Start of Data excerpt

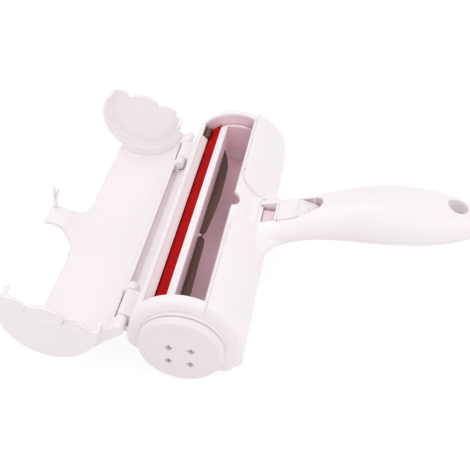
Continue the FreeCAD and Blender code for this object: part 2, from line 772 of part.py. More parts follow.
def trough_side(offset):
    """Top and foot of the trough's front side, moved outwards by an offset."""
    top = polar(DRUM_R + VELVET, RAIL_INNER)
    return (top[0] - offset, top[1]), (-TROUGH_FLOOR_HALF - offset, TROUGH_FLOOR_Z)


def drum_trough():
    """Open trough between the two rails: walls leaning in to a round floor."""
    half = CHAMBER_HALF - DRUM_PLAY - DRUM_END
    in_top, in_foot = trough_side(0.0)
    out_top, out_foot = trough_side(TROUGH_WALL)
    out_top = (out_top[0], DRUM_R - 4.0)
    sag = TROUGH_FLOOR_Z - 1.9
    shape = section(
        in_top, in_foot, ((0.0, sag), (-in_foot[0], in_foot[1])), (-in_top[0], in_top[1]),
        (-out_top[0], out_top[1]), (-out_foot[0], out_foot[1]), ((0.0, sag - TROUGH_WALL), out_foot), out_top,
    )
    room = section(
        in_top, in_foot, ((0.0, sag), (-in_foot[0], in_foot[1])), (-in_top[0], in_top[1]),
        (-in_top[0], DRUM_R + 3.0), (in_top[0], DRUM_R + 3.0),
    )
    rail = ring_sector(DRUM_R - DRUM_WALL - 0.6, DRUM_R + VELVET, RAIL_INNER - 3, RAIL_OUTER)
    other = ring_sector(DRUM_R - DRUM_WALL - 0.6, DRUM_R + VELVET, 180 - RAIL_OUTER, 183 - RAIL_INNER)
    trough = prism(shape, -half, half).fuse([prism(rail, -half, half), prism(other, -half, half)])
    return merged(trough.cut(prism(room, -half - 1, half + 1)))


def velvet(angle_from, angle_to):
    half = CHAMBER_HALF - DRUM_PLAY
    return prism(ring_sector(DRUM_R, DRUM_R + VELVET, angle_from, angle_to), -half, half)


def hair_flap():
    """Brown rubber flap on the front side of the trough; its free edge bulges in the far half."""
    foot = trough_side(0.0)[1]
    tilt = math.radians(DRUM_TILT)
    root = foot[0] * math.cos(tilt) + foot[1] * math.sin(tilt) - 0.5
    plan = [
        (root, -69.0), (-2.2, -69.0), ((-2.1, -44.0), (-2.7, -18.5)), (-4.6, -15.0), (-4.6, -13.0),
        (-4.0, -9.0), ((0.4, 26.0), (-2.2, 55.0)), (-5.4, 64.5), (root, 64.5),
    ]
    return plan_prism(plan, FLAP_Z, FLAP_Z + FLAP_THICK).cut(swung(drum_trough(), -DRUM_TILT))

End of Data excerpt

Work required:
Repeat, exactly and only, the lines from the beginning of the material through the line that contains "return (top[0] - offset, top[1]), (-TROUGH_FLOOR_HALF".

Written response:
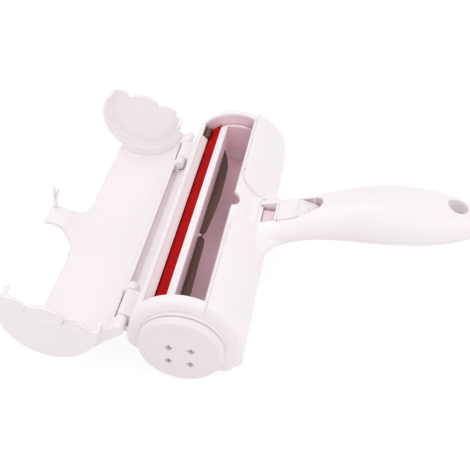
Continue the FreeCAD and Blender code for this object: part 2, from line 772 of part.py. More parts follow.
def trough_side(offset):
    """Top and foot of the trough's front side, moved outwards by an offset."""
    top = polar(DRUM_R + VELVET, RAIL_INNER)
    return (top[0] - offset, top[1]), (-TROUGH_FLOOR_HALF - offset, TROUGH_FLOOR_Z)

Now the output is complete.